Bush officials now say the war was justified because Iraq was capable of developing such weapons, and they stress another reason - freeing Iraq from Saddam Hussein's brutal dictatorship.

The poll found that 55 percent believe the administration is continuing to assert that Iraq was "working closely" with the al-Qaida terrorist network. The Sept. 11 Commission report last month concluded that while there had been contacts between Iraqi officials and al-Qaida members, Iraq didn't give al-Qaida substantial support.

Public acceptance of the administration's twin claims about Iraqi WMD and Iraq's close cooperation with al-Qaida has dropped to about half of those polled.

"Though the public hears the Bush administration still saying that Iraq had WMD and gave substantial support to al-Qaida, since the 9-11 Commission and Senate Intelligence reports, more Americans have doubts, and support for the decision to go to war has eroded," said Steven Kull, the director of the program at the University of Maryland.

Other polls this summer have found a similar erosion of support for the Iraq war.
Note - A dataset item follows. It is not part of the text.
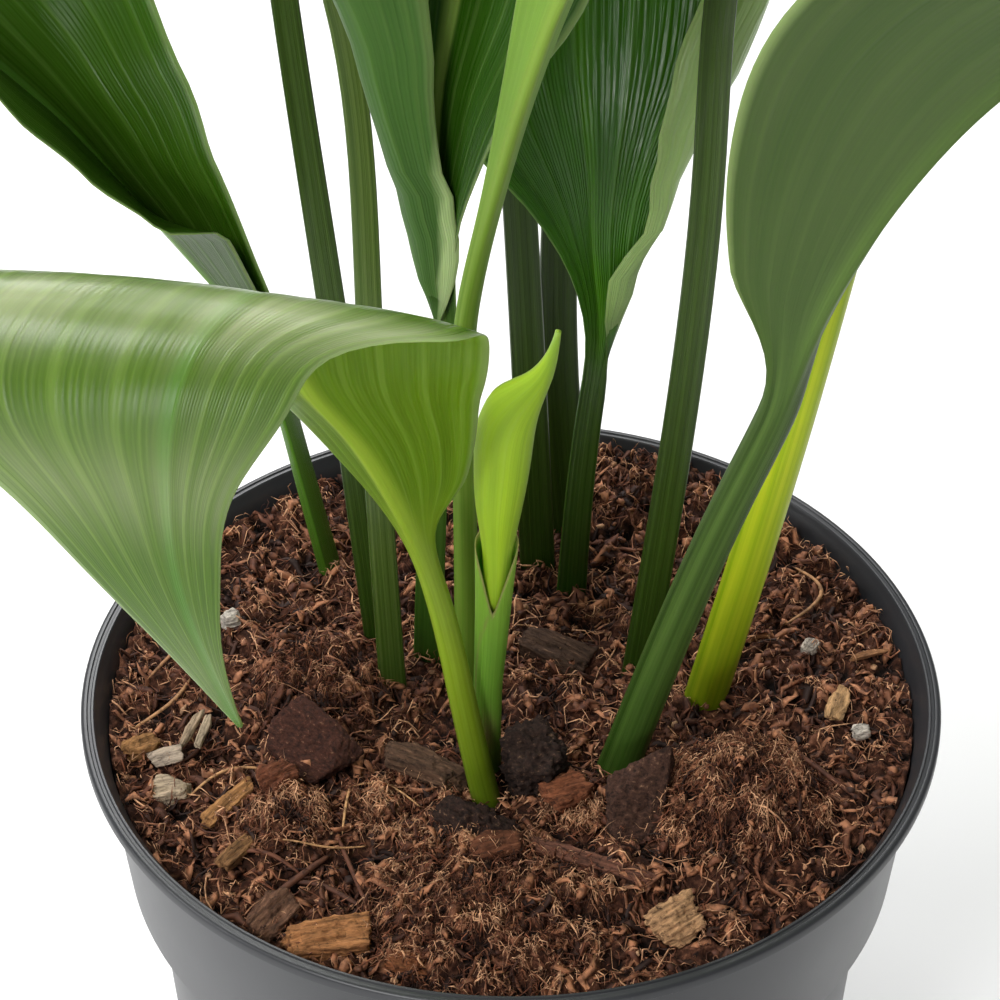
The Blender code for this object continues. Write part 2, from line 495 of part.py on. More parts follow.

A Gallup poll in July found that 50 percent consider the war a mistake, and an Associated Press/Ipsos poll this week found that 53 percent said the war was a mistake.

A Time magazine survey this month found a 47-47 percent split on whether the war was right or wrong.

The administration has sought to make the Iraq conflict a part of the U.S. war on terrorism, but a majority in the PIPA poll saw a distinction.

Asked about the use of U.S. resources, 52 percent said it would have been better to put a higher priority on pursuing al-Qaida and stabilizing Afghanistan, while 39 percent said invading Iraq and overthrowing Saddam was the better use of U.S. forces.

The public also has become more pessimistic about the war and its consequences. A strong majority (69 percent) said the war has made the U.S. image in the world worse, and half (49 percent) said U.S. involvement in Iraq is creating more terrorists.

As for the prospects for Iraq, 46 percent said they weren't confident the U.S. mission would succeed, and 51 percent think a majority of Iraqis want U.S. forces to leave.